Bongwater

January 28, 2012 6 Min Read

Review by: Fusion3600

Plot: What’s it about?

David (Luke Wilson) is a small time drug peddler who is friends with Tony (Andy Dick) and Robert (Jeremy Sisto), who both happen to use drugs. David is an artist and while he has no real future in that realm, he continues to make drawings and smoke pot, which is what he does best. One day while the three are sitting around David’s house, a very upset young woman named Serena (Alicia Witt) storms in, carrying an unconscious girl named Jennifer (Amy Locane). It seems Serena thinks David sold Jennifer some bad drugs, but once Tony slaps it out of her, Jennifer is awake and doing great. Serena then calms down and looks at some of David’s art, which she loves and wants to help him make the big time. The two talk a lot and seem to connect, but that all ends when Serena brings in rich girl Mary (Brittany Murphy) to look at David’s art. Mary starts to flirt with David and in a jealous panic, Serena leaves with another man. This is when things begin to get out of hand, when David’s house burns down, Serena ends up used in her new perfect life, and all sorts of other issues surface.

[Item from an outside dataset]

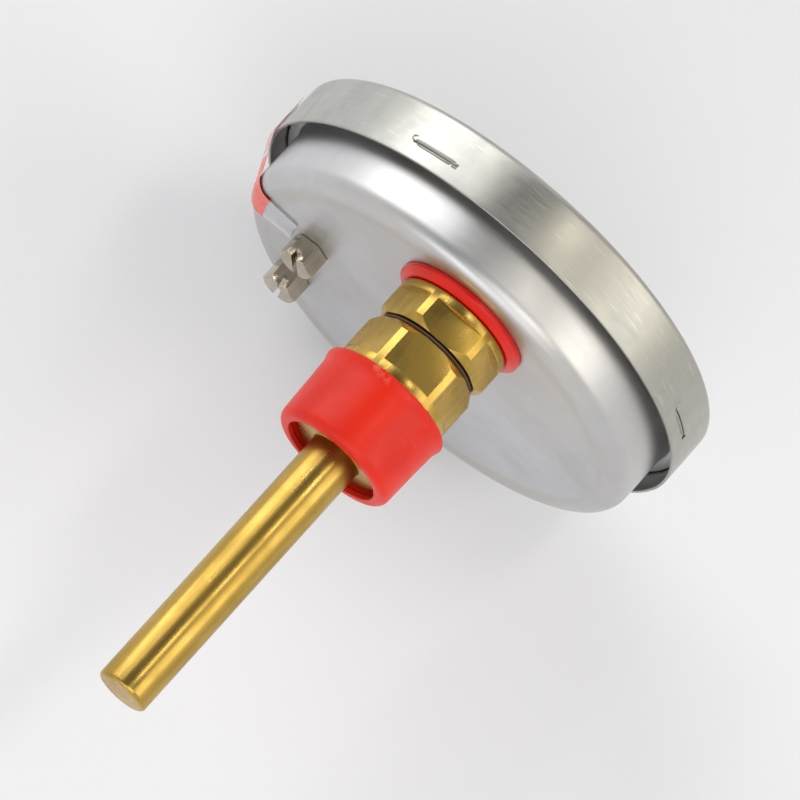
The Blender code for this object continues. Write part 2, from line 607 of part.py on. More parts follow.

This movie had a cool premise and a ton of likable performers, so I wanted to give it a quick check when it arrived on DVD. I was expecting an all out comedy with some romantic moments, but Bongwater threw me for a loop at times. It has a lot of humor involved, but also some real dramatic times, including a rape scene, which seemed a little out of place, I think. So on the whole, when the film went into more drama based times, it faltered and when it stuck with the humor, it was a very enjoyable picture. I do think it could use some work here and there, but Bongwater has more good elements than bad, in the end. It features some solid writing, effective direction, and fantastic performances. You’ll see Luke Wilson, Jack Black, Andy Dick, Brittany Murphy, Amy Locane, Jeremy Sisto, Alicia Witt, and many others, all in humorous form. As I mentioned, Bongwater is inconsistent and rough around the edges, but it is still well worth a rental. I do wish more effort were put into this disc, but First Look (via Image) isn’t known for releasing many special editions.

As always, Alicia Witt proves to be the most memorable cast member, really lighting up the screen at times, even if in a negative glance. Yes, Witt has to play the bitch at times in Bongwater, but even then, she is excellent and very desirable. This is due in part to her beauty of course, but also do her overall persona, as she carries her characters very well. Witt is able to run the gamut of emotions here also, which allows her more room as a performer and she takes it, never looking back and always pushing forward. I like Witt a lot and I hope to see her in more substantial roles soon, as she more than deserves them. You can also see Witt in such films as Playing Mona Lisa, Urban Legend, Mr. Holland’s Opus, and Cecil B. DeMented. The cast also includes Luke Wilson (Legally Blonde, Rushmore), Amy Locane (Cry-Baby, Airheads), Andy Dick (Reality Bites, In The Army Now), and Jack Black (Saving Silverman, The Cable Guy).

Video: How does it look?

Bongwater is presented in a full frame transfer and I am unsure if this is an acceptable form, although I didn’t see any visible pan & scan. The image looks terrific though, very sharp and with minimal problems to discuss. The print looks clean and I saw no serious compression errors, although some edge enhancement is seen at times. The colors seem bright and vivid, with no errors to report, while flesh tones look natural also. I saw no flaws with the contrast either, which means blacks are stark and no detail loss is evident.

Audio: How does it sound?

The included Dolby Digital 5.1 track is good, but this material simply doesn’t allow for much presence, since it is pretty much dialogue driven. But the musical soundtrack takes advantage of the rear channels and sounds great, though that is about all the surround presence to be heard here. That is how it should be however, so I’d rather have a natural mix than one with forced surround presence, to be sure. The basics come through in fine form and dialogue is clean at all times, so I have no real complaints. This disc also includes a stereo option, just in case that better suits your home theater needs.

Supplements: What are the extras?

This disc includes the film’s trailer, as well as an international trailer reel.